More signs are pointing to a housing slowdown as existing-home sales—completed transactions for single-family homes, townhomes, condos and co-ops—fell 5.9% month over month and 20% year over year, according to the National Association of REALTORS®’ latest housing report. “We’re witnessing a housing recession in terms of declining home sales and home building,” says NAR Chief Economist Lawrence Yun. “However, it’s not a recession in home prices. Inventory remains tight and prices continue to rise nationally, with nearly 40% of homes [on the market] still commanding the full list price.”
The median price for an existing home jumped 10.8% from a year ago, reaching $403,800. However, that’s down $10,000 from last month’s record high of $413,800, NAR reports.
July’s decrease in home sales, the sixth consecutive month of declines, likely was due to higher mortgage rates sidelining more buyers, Yun says. Homebuilders echoed that sentiment this week, reporting that new-home sales fell 10% annually in July and were at the lowest level since the onset of the COVID-19 pandemic in 2020. But home sales may soon stabilize, as mortgage rates have fallen from a 6% peak in early June to near 5%, “giving an additional boost of purchasing power to home buyers,” Yun notes.
The following are some additional key housing indicators from NAR’s July sales report:
Days on the market: Homes continue to sell swiftly at a median of 14 days, matching June’s record low.
Housing inventory: The inventory of unsold existing homes increased to 1.31 million, up 4.8% month over month and unchanged from a year ago. Unsold inventory is at a 3.3-month supply at the current sales pace.
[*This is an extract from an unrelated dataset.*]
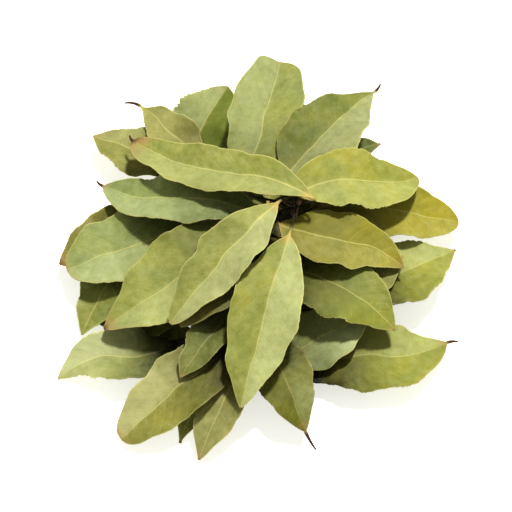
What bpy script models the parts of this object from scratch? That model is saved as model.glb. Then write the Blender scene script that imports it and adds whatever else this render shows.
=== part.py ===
"""Bay leaf sprig: a forked woody twig that lies down, with dried leaves spread round it in a low mound.

Units: the tables below are in millimetres and degrees, and MM turns them into Blender's metres.
Frame: +Z up, the surface under the sprig at Z = 0, the origin in the middle of its footprint.
Headings are measured from +X towards +Y. The twig is one woody piece and each leaf is one piece.
"""

import math
from dataclasses import dataclass

import bmesh
import bpy
import numpy as np

MM = 0.001

# ---------------------------------------------------------------- leaf sizes
BLADE_THICKNESS = 0.8
NECK_THICKNESS = 1.3  # where the blade starts
NECK_LENGTH = 0.12  # of the blade, over which it thins
RIB_DEPTH = 0.45  # the midrib stands this far out of the underside at the base
STALK_RADIUS = 0.75
NECK_HALF_WIDTH = 0.95
TIP_HALF_WIDTH = 0.45
BARK_GAP = 0.55  # between the end of a leaf stalk and the bark
STALK_LEAN = 0.3  # towards the tip of its branch, as it leaves the bark
STALK_PULL = 0.42  # of the span from bark to blade, before the stalk turns
HOOK_RADIUS = 0.5
STALK_STATIONS = (0.0, 0.3, 0.6, 0.85)
BLADE_STATIONS = (0.0, 0.05, 0.12, 0.21, 0.31, 0.41, 0.51, 0.61, 0.71, 0.81, 0.89, 0.955, 1.0)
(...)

First-time home buyers: First-time buyers accounted for 29%, down slightly from 30% a year earlier.
All-cash sales: All-cash sales comprised 24% of transactions, up from 23% a year ago. Individual investors and second-home buyers made up the largest share of cash sales, purchasing 14% of homes on the market.
All four major regions of the country reported a drop in existing-home sales last month. The Western region of the U.S. posted the sharpest annual sales decline as well as the largest housing inventory increase. “It’s likely some Western markets will see prices decline, and that will be welcome news for buyers who watched rapid price jumps during the past two years,” Yun says.
Here’s a closer look at how existing-home sales fared across the country in July:
- Northeast: Existing-home sales decreased to an annual rate of 620,000, down 7.5% month over month and 16.2% from a year ago. Median price: $444,000, an increase of 8.1% from the previous year.
- Midwest: Sales fell 3.3% from the prior month to an annual rate of 1.19 million, dropping 14.4% from a year ago. Median price: $293,300, up 7% from the previous year.
- South: Existing-home sales dropped 5.3% to an annual rate of 2.13 million, down 19.6% from one year ago. Median price: $365,200, an increase of 14.7% from the previous year.
- West: Sales fell 9.4% month over month to an annual rate of 870,000, down 30.4% from a year ago. Median price: $614,900, an 8.1% jump year over year.